Each legislative session thousands of bills and amendments are introduced in the Pennsylvania Legislature. Only a fraction become law, and an even smaller portion receive wide media coverage.
These bills impact the lives of people living in Pennsylvania every day.
Each week The Sentinel will highlight one bill that has not received widespread attention.
About the bill
In October, a gunman opened fire on an unsuspecting crowd in Las Vegas. He killed more than 50 people, including a Midstate resident, and injured hundreds more. On Nov. 5, a gunman entered a church in a small town in Texas and killed nearly 30 people, including several children.
In both cases, the subsequent conversations about gun control in part revolved around access to firearms by people with mental health issues.
Current law bars anyone who has been adjudicated mentally ill from owning or possessing firearms.

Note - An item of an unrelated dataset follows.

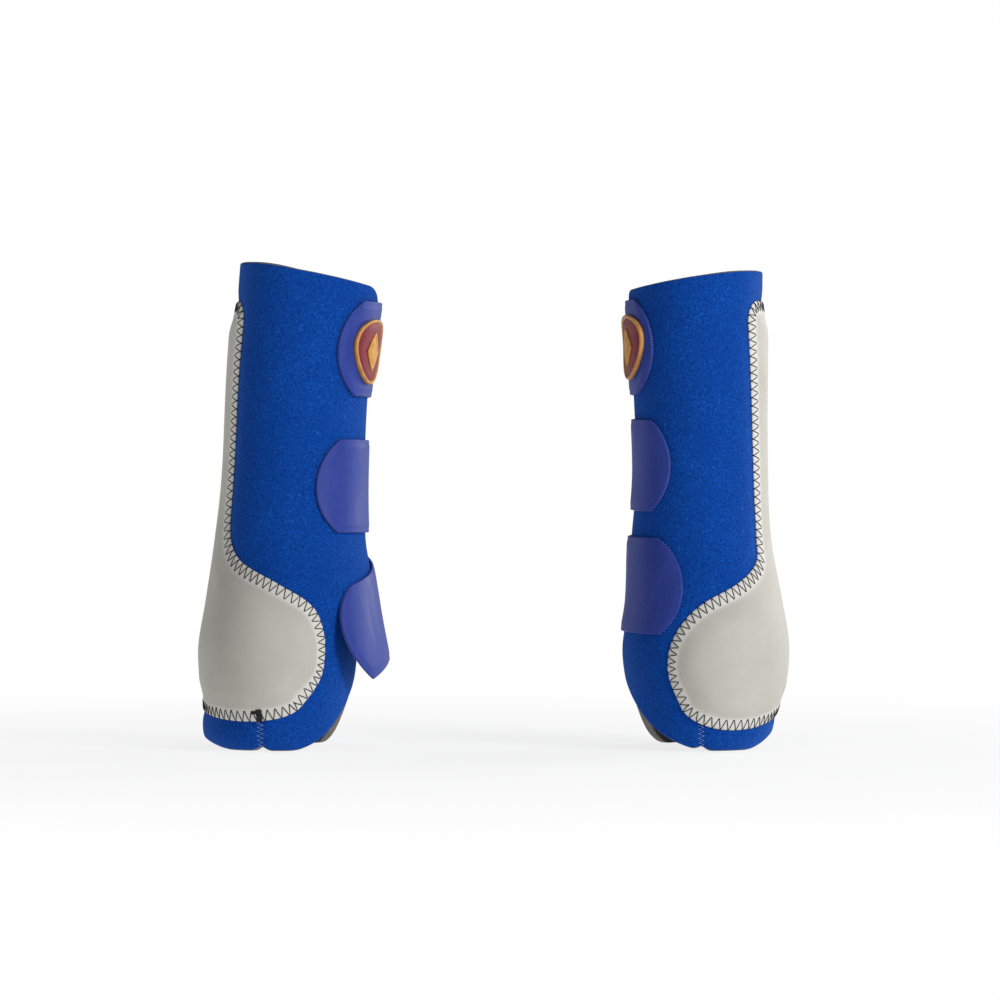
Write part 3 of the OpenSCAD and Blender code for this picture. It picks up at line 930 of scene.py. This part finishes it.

However, according to state Rep. Michael O’Brien, D-Philadelphia, this ban on firearm possession only applies to people who were deemed mentally ill by the court and committed to in-patient treatment.
O’Brien has introduced a bill that would expand the conditions in which a person would be barred from owning or possessing firearms.

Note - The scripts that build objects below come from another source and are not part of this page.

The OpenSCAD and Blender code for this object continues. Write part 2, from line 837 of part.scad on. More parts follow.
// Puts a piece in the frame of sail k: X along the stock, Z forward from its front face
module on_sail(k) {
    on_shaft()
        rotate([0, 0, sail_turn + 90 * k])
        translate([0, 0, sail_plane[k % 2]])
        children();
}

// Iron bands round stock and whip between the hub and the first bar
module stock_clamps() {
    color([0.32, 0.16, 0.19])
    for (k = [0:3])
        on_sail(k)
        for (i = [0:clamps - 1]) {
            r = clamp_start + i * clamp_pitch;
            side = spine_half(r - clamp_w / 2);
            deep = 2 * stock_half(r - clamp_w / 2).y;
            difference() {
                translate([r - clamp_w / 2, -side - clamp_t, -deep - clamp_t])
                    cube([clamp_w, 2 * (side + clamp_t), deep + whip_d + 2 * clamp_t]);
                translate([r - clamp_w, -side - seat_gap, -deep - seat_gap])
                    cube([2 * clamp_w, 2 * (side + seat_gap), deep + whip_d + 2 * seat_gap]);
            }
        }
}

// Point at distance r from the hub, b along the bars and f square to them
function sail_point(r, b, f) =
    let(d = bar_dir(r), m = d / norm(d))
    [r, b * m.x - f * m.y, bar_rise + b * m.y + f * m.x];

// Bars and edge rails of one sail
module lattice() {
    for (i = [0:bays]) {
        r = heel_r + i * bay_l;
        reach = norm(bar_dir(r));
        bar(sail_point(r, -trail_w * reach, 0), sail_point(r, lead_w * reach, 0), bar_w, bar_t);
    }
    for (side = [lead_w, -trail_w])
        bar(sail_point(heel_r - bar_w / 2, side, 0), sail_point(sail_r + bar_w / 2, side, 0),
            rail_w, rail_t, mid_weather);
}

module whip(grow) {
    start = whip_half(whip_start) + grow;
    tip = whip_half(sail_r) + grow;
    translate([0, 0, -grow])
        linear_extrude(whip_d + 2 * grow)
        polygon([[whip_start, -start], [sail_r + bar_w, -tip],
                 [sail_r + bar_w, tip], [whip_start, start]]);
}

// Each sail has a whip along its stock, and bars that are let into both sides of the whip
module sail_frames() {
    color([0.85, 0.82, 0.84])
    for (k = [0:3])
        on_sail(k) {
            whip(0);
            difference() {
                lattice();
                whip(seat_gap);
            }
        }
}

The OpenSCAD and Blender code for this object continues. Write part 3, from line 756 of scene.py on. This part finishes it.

“Under current law, individuals who have been involuntarily committed for mental health treatment are ineligible to possess a firearm,” O’Brien wrote in a co-sponsorship letter. “However, if a person has been ordered to undergo mental health treatment on an outpatient basis, he or she is still eligible to possess a firearm.”
House Bill 22 would expand the list of people who are not allowed to own or possess firearms to include people who have been ordered to undergo involuntary mental health treatment on an outpatient basis.
“I believe that, regardless of whether mental health treatment is in-patient or out-patient, if an individual is committed for treatment or ordered to receive outpatient treatment, he or she should be prohibited from possessing a firearm until the court determines that the individual is no longer a danger to himself or other people,” O’Brien wrote in a co-sponsorship letter. “The intent of my bill is to prevent or limit harm to family members, the general public, and law enforcement officers, as well as preventing mentally ill individuals from causing serious bodily harm to themselves.”
Under current Pennsylvania law, a person who has been deemed not to possess firearms may petition the court to restore their rights.
O’Brien’s bill was introduced in January, prior to the most recent mass shootings.